"With this new technique, we can grow large sheets of electronic-grade graphene in much less time and at much lower temperatures," says Caltech staff scientist David Boyd, who developed the method.
Boyd is the first author of a new study, published in the March 18 issue of the journal Nature Communications, detailing the new manufacturing process and the novel properties of the graphene it produces.
Graphene could revolutionize a variety of engineering and scientific fields due to its unique properties, which include a tensile strength 200 times stronger than steel and an electrical mobility that is two to three orders of magnitude better than silicon. The electrical mobility of a material is a measure of how easily electrons can travel across its surface.
However, achieving these properties on an industrially relevant scale has proven to be complicated. Existing techniques require temperatures that are much too hot—1,800 degrees Fahrenheit, or 1,000 degrees Celsius—for incorporating graphene fabrication with current electronic manufacturing. Additionally, high-temperature growth of graphene tends to induce large, uncontrollably distributed strain—deformation—in the material, which severely compromises its intrinsic properties.
"Previously, people were only able to grow a few square millimeters of high-mobility graphene at a time, and it required very high temperatures, long periods of time, and many steps," says Caltech physics professor Nai-Chang Yeh, the Fletcher Jones Foundation Co-Director of the Kavli Nanoscience Institute and the corresponding author of the new study. "Our new method can consistently produce high-mobility and nearly strain-free graphene in a single step in just a few minutes without high temperature. We have created sample sizes of a few square centimeters, and since we think that our method is scalable, we believe that we can grow sheets that are up to several square inches or larger, paving the way to realistic large-scale applications."

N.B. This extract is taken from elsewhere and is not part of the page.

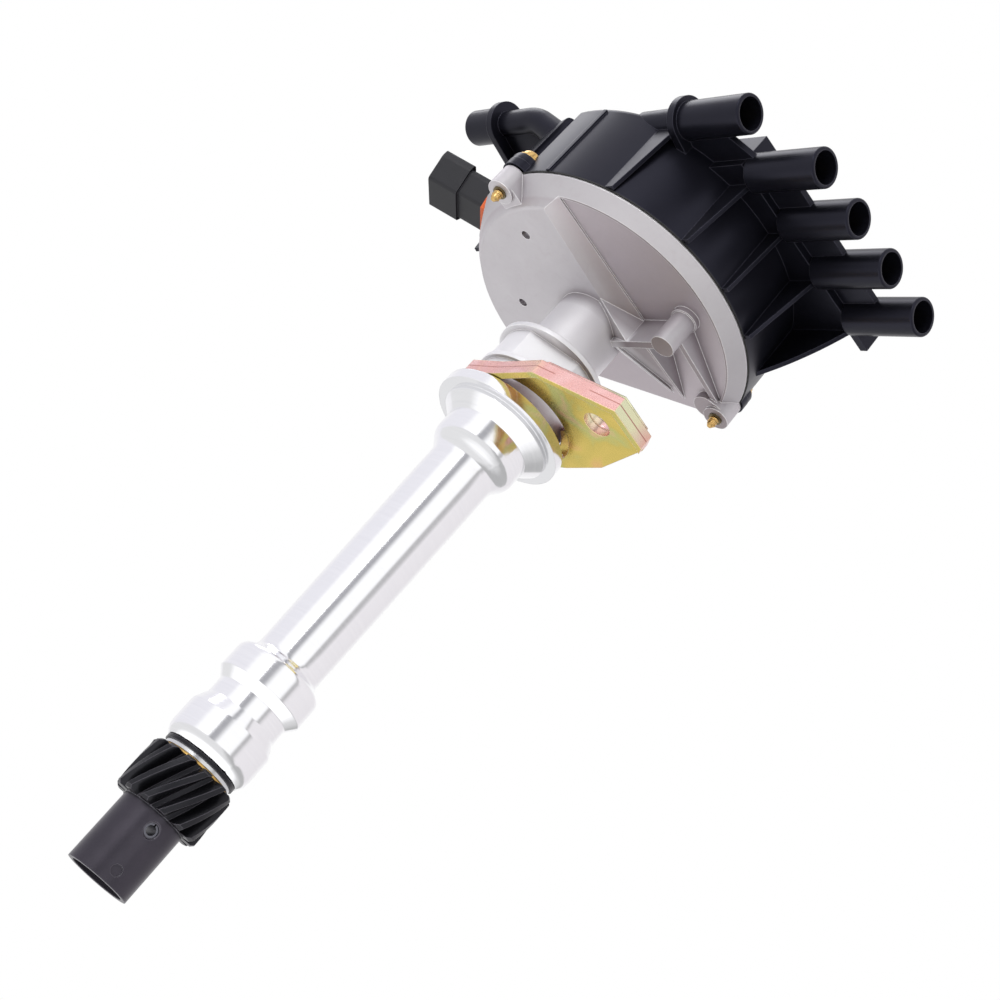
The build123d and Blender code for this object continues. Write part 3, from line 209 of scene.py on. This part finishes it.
# Cast aluminium, A380, tumbled: a dull skin with a fine pebble grain, slightly mauve grey in
# the pocket, and paler where edges are rubbed; turned part bright, with tool rings round it
turned_to = 4.35                # mm above the seat, as are the heights below
plate_height = 62.0
pocket_height = 66.5
pocket_reach = 57.0             # mm from the shaft axis, as is the next
neck_reach = 24.0
cast_aluminium, tree, point = start_material("cast aluminium")
place = add(tree, "ShaderNodeSeparateXYZ", Vector=point)
height = place.outputs["Z"]
flat = add(tree, "ShaderNodeVectorMath", times, _0=point, _1=(1, 1, 0))
reach = add(tree, "ShaderNodeVectorMath", {"operation": "LENGTH"}, _0=flat)
clouds = add(tree, "ShaderNodeTexNoise", Vector=point, Scale=per_mm(14), Detail=4.0)
pebbles = add(tree, "ShaderNodeTexNoise", Vector=point, Scale=per_mm(0.7), Detail=3.0, Roughness=0.65)
flow = add(tree, "ShaderNodeTexNoise", Vector=point, Scale=per_mm(4), Detail=5.0, Distortion=1.2)
skin = add(tree, "ShaderNodeMix", colour_mix, _0=clouds, _6="C6C2C6", _7="D1CED1")
flow_marks = add(tree, "ShaderNodeMapRange", Value=flow, From_Min=0.55, From_Max=0.8, To_Max=0.5)
skin = add(tree, "ShaderNodeMix", colour_mix, _0=flow_marks, _6=skin, _7="C8C2C6")

neck_skin = add(tree, "ShaderNodeMix", colour_mix, _0=clouds, _6="ECEBEE", _7="F5F4F6")
beside_neck = add(tree, "ShaderNodeMapRange", Value=reach, From_Min=neck_reach * mm,
                  From_Max=(neck_reach + 1) * mm)
above_neck = add(tree, "ShaderNodeMapRange", Value=height, From_Min=(plate_height - 6) * mm,
                 From_Max=(plate_height - 2) * mm)
off_neck = add(tree, "ShaderNodeMath", {"operation": "MAXIMUM"}, _0=beside_neck, _1=above_neck)
skin = add(tree, "ShaderNodeMix", colour_mix, _0=off_neck, _6=neck_skin, _7=skin)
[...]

The new manufacturing process might not have been discovered at all if not for a fortunate turn of events. In 2012, Boyd, then working in the lab of the late David Goodwin, at that time a Caltech professor of mechanical engineering and applied physics, was trying to reproduce a graphene-manufacturing process he had read about in a scientific journal. In this process, heated copper is used to catalyze graphene growth. "I was playing around with it on my lunch hour," says Boyd, who now works with Yeh's research group. "But the recipe wasn't working. It seemed like a very simple process. I even had better equipment than what was used in the original experiment, so it should have been easier for me."